▶ **Given instruction**:
Note each line where "finishes" appears, and copy it.

▶ **Provided records**:
--- Begin ---

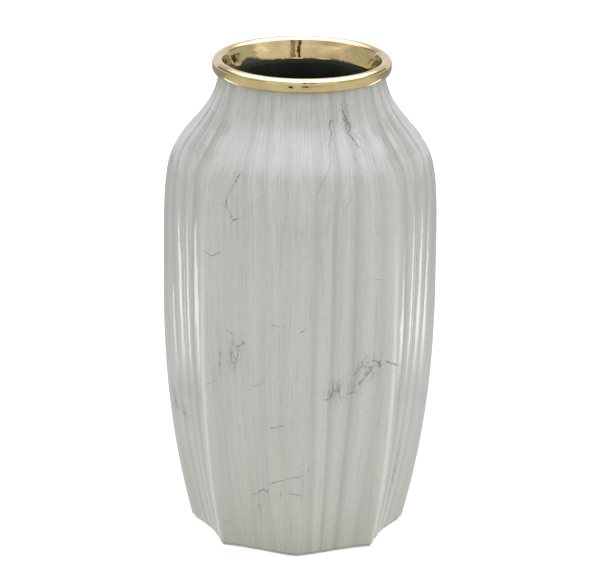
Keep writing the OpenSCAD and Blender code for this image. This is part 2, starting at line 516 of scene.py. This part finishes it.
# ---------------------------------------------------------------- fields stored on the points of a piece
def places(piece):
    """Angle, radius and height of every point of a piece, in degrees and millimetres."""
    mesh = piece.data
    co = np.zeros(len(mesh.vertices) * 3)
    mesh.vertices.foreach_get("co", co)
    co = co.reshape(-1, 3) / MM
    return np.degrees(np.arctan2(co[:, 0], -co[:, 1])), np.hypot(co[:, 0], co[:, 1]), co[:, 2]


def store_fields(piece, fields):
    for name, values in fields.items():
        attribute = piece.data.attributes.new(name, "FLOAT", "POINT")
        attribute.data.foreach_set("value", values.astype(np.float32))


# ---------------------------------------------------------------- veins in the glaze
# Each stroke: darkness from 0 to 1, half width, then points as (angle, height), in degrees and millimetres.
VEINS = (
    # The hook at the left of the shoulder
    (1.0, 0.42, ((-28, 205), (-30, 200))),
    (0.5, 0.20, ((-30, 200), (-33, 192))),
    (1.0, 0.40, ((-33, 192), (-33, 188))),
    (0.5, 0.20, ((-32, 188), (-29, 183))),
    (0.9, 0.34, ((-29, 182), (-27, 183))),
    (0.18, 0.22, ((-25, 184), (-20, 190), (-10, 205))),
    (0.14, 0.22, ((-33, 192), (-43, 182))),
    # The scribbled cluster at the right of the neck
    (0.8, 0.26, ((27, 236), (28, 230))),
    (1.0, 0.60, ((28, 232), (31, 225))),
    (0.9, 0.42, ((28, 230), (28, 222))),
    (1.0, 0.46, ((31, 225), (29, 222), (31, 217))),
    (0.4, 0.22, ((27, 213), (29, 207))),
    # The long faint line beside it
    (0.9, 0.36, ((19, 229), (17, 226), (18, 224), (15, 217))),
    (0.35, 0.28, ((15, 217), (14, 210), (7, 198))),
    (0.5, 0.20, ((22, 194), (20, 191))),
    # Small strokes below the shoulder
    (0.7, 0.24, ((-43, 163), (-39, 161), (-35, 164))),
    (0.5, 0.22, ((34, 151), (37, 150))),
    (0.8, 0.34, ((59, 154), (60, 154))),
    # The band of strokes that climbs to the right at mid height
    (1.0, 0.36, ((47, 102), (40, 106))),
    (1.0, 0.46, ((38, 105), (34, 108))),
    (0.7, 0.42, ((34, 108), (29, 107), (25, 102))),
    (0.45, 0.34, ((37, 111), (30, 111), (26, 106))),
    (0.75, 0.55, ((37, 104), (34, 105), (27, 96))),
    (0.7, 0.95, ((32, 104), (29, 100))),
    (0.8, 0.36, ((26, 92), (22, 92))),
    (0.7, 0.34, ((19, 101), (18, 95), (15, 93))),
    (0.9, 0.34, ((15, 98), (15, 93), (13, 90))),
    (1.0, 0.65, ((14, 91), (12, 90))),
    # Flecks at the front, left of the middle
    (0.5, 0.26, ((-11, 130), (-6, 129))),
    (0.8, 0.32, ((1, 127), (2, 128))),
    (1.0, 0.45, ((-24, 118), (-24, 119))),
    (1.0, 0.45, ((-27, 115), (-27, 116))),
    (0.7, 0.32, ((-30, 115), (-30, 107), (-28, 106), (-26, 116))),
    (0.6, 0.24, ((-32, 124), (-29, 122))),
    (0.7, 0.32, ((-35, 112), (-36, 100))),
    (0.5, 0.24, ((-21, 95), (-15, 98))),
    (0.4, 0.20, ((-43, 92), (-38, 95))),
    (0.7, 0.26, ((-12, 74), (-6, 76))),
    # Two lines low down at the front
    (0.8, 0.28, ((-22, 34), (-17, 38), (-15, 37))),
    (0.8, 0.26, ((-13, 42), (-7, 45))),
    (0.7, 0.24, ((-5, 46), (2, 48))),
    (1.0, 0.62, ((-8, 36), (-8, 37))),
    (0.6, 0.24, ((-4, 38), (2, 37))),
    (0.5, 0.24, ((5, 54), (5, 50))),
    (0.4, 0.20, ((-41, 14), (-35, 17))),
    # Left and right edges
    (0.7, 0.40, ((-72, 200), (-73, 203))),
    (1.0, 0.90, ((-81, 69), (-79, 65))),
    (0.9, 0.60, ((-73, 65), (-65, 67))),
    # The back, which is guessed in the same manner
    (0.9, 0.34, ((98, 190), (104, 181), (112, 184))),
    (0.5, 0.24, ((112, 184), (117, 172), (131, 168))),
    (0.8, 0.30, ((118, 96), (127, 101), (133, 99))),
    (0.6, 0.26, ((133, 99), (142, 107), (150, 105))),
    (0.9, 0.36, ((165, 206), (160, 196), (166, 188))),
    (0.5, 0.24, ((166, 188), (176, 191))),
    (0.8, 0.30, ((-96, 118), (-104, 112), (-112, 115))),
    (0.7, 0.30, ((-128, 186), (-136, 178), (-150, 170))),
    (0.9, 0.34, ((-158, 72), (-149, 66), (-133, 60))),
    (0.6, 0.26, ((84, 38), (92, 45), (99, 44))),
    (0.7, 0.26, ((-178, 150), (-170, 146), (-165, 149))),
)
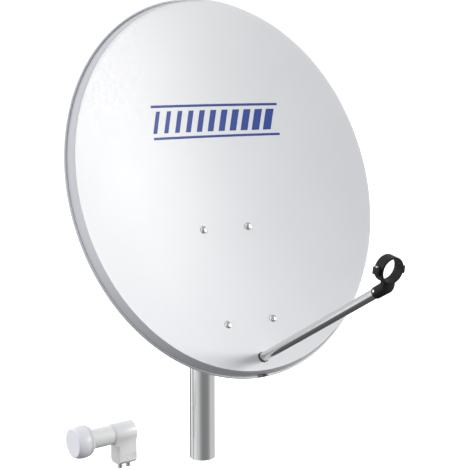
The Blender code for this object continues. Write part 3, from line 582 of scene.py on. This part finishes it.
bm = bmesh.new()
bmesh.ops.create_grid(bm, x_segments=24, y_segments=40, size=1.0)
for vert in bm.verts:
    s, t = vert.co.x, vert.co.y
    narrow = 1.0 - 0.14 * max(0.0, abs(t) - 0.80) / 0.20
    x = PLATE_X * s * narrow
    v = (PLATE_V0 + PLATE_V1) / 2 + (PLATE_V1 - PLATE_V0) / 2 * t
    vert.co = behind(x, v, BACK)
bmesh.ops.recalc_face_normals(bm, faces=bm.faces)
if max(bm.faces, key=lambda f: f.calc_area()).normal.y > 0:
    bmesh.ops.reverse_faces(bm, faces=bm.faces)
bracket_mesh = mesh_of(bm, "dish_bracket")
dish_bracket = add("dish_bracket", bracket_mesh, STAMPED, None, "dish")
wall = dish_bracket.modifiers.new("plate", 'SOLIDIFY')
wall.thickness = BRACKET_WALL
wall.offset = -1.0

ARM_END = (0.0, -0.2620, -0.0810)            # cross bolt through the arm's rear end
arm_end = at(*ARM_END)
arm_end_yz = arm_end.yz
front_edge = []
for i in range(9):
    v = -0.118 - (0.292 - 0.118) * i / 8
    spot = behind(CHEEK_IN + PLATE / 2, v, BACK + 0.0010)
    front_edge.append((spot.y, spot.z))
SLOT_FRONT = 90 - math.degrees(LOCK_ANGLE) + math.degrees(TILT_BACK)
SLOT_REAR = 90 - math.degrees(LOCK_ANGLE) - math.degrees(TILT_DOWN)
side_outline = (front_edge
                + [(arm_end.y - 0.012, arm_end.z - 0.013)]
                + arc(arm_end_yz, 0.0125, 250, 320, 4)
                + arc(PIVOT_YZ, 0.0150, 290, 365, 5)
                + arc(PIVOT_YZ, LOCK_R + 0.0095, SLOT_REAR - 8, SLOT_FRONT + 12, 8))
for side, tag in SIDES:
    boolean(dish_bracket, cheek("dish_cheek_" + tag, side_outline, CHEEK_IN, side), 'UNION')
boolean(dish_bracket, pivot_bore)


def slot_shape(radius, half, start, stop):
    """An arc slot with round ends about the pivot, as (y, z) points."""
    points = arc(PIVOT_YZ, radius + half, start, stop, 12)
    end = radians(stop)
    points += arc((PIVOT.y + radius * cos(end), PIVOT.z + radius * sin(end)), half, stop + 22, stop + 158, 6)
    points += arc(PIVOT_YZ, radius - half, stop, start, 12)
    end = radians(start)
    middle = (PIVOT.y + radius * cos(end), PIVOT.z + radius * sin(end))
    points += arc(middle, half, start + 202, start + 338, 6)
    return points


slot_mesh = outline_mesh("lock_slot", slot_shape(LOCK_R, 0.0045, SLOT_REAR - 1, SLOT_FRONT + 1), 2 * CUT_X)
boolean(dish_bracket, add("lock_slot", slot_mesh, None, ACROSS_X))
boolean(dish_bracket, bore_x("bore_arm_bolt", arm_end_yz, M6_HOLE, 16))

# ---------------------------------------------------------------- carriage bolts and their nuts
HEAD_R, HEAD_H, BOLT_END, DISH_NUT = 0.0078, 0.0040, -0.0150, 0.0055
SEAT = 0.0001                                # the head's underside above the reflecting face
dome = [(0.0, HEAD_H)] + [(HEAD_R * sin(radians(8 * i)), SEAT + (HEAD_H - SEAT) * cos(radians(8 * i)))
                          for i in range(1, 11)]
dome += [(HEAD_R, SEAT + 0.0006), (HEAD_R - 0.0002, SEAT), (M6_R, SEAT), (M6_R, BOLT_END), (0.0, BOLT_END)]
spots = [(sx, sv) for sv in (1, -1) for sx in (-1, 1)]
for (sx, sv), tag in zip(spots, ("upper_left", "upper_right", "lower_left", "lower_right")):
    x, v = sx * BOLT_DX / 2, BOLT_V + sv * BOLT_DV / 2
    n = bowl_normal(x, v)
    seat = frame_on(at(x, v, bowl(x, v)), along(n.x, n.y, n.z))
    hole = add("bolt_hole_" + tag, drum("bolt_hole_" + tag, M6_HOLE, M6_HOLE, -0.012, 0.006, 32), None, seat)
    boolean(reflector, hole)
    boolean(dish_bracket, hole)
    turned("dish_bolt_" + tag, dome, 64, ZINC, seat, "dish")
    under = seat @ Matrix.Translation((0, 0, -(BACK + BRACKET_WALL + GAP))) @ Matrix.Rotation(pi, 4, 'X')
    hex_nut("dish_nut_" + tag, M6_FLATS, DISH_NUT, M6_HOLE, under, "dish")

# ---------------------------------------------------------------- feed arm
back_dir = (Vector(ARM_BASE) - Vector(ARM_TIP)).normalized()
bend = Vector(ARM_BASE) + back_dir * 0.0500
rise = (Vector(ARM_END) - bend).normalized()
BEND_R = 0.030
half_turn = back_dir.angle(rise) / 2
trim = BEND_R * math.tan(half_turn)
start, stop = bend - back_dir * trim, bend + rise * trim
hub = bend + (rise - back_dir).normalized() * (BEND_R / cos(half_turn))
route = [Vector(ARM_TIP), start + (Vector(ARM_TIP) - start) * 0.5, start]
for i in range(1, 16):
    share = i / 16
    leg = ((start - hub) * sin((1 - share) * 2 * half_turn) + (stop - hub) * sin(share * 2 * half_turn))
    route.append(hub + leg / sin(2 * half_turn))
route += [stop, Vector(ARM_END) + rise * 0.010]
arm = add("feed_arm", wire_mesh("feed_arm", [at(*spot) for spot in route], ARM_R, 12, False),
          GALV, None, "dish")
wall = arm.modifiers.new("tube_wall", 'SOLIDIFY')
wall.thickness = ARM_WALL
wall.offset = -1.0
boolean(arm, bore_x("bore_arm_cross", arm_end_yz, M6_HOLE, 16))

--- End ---

▶ **Answer to the task**:
Keep writing the OpenSCAD and Blender code for this image. This is part 2, starting at line 516 of scene.py. This part finishes it.
The Blender code for this object continues. Write part 3, from line 582 of scene.py on. This part finishes it.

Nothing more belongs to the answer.